Now, with the index in place, the query is faster.

EXPLAIN SELECT items.name FROM items 
  JOIN users_to_items ON users_to_items.item_id = items.id 
  JOIN users ON users.id = users_to_items.user_id 
  WHERE users.name = 'User 999983';
                                             QUERY PLAN                                             
----------------------------------------------------------------------------------------------------
 Nested Loop  (cost=1.28..15.26 rows=5 width=11)
   ->  Nested Loop  (cost=0.86..13.01 rows=5 width=4)
         ->  Index Scan using idx_users_name on users  (cost=0.42..8.44 rows=1 width=4)
               Index Cond: (name = 'User 999983'::text)
         ->  Index Only Scan using idx_users_to_items on users_to_items  (cost=0.43..4.52 rows=5 width=8)
               Index Cond: (user_id = users.id)
   ->  Index Scan using items_pkey on items  (cost=0.42..0.45 rows=1 width=15)
         Index Cond: (id = users_to_items.item_id)
(8 rows)

Although the costs are arbitrary, the estimated query cost for the version with the index is 15.26, while the estimated query cost for the version without the index is 48435.46. In practice, adding the index improves the performance of the query by reducing it's cost to approximately 0.03% of the original query.

On indexing queries

Note that although indexing queries is often meaningful, it is also possible to degrade the performance of the database by adding indexes. In practice, when deciding what data to index, one starts by analyzing the often used slow queries. Here, external tools like PgHero and PGWATCH are highly useful.

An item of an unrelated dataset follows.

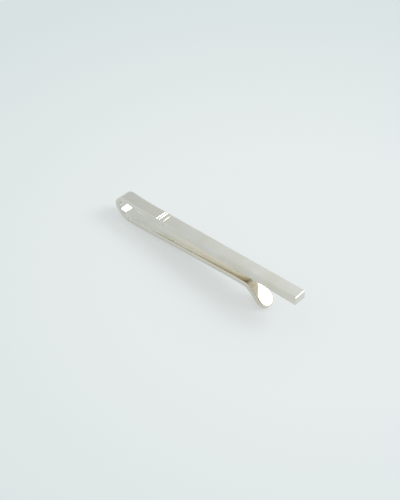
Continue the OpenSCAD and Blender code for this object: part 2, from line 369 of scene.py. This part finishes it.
def innerFall(s, y, outer):
    # how far the inner face falls away: along the leg crown * (-y / half width)^3, and on the tab
    # rimFall * (1 - distance to the rim / rimWidth)^2
    crown = np.interp(s, [start["leg"], start["leg"] + strip["crownFade"],
                          start["land"] - strip["crownEnd"], start["land"]],
                      [0, strip["crown"], strip["crown"], 0]) * np.clip(-y / outer, 0, 1) ** 3
    roundFrom = start["land"] + strip["tabLength"] - strip["tabRadius"]
    toRim = np.where(s > roundFrom, strip["tabRadius"] - np.hypot(s - roundFrom, y),
                     outer - np.abs(y))
    onTab = np.clip((s - start["land"] - strip["rimFrom"]) / strip["rimRun"], 0, 1)
    return crown + strip["rimFall"] * onTab * np.clip(1 - toRim / strip["rimWidth"], 0, 1) ** 2


def twistShare(s):
    # the twist grows as a square up to the crest and eases out along the tab, as
    # 1 - gone^2 * (3 - 2 * gone)
    grown = np.clip((s - start["crest"] + strip["twistRun"]) / strip["twistRun"], 0, 1) ** 2
    gone = np.clip((s - start["land"]) / strip["untwistRun"], 0, 1)
    return grown * (1 - gone ** 2 * (3 - 2 * gone))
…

PostgreSQL also has a handful of tables and views that are used to collect cumulative query statistics. For example, the view pg_stat_user_tables contains information on the number of sequential scans over tables (among other things), which can be used for determining what to optimize. Similarly, the table pg_stat_statements provides information of all SQL statements executed on the server. The pg_stat_user_tables is available by default, while the pg_stat_statements needs to be loaded to be taken into use.